In my experience (limited to single threaded code though), modern C++ compilers ...

In my experience (limited to single threaded code though), modern C++ compilers (especially MSVC which does a better job than GCC in general) optimize really well. It's interesting to compare the assembly generated for the same operations in VC6 and VC2008/2010.

In line with what was mentioned below, VC6 used a series of lea to seek (a*x+b)th byte in a structure whereas VC2010 just uses a single multiply.

And something I was surprised by, VC6 always used fnstsw ax; test ax, 40h; jz $+16; to compare floating point values. VC2010 uses jp instead, I'd presume for a good reason as well.
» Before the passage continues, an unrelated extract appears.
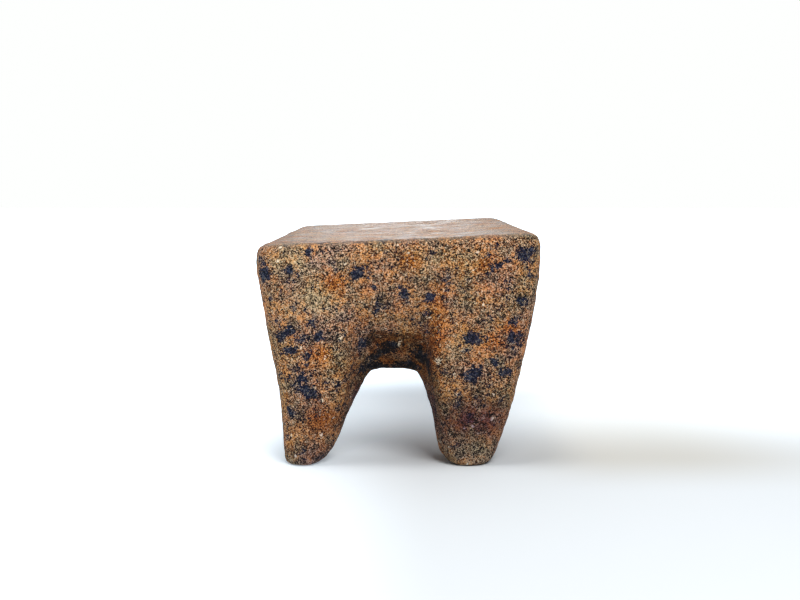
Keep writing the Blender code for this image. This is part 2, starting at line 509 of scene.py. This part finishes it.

Anecdote: One time and one time only I witnessed GCC write more "clever" code than MSVC, though I haven't benchmarked this:

  switch(val) {
   case 1:
   case 2:
   case 6:
   case 15:
    return foo;
   default:
    return bar;
  }

Both compilers returned > 15 normally, but optimized differently: MSVC compiled this into a normal two-step jumptable

  mov eax, table1[dl] // assuming dl contains val, table1 contains either 1 for bar or 0 for foo
  jmp table2[al] // contains addresses of two branches

GCC did the equivalent of this:

  return ((1 << val) & ((1 << 1) | (1 << 2) | (1 << 6) | (1 << 15)))
   ? foo
   : bar
  ;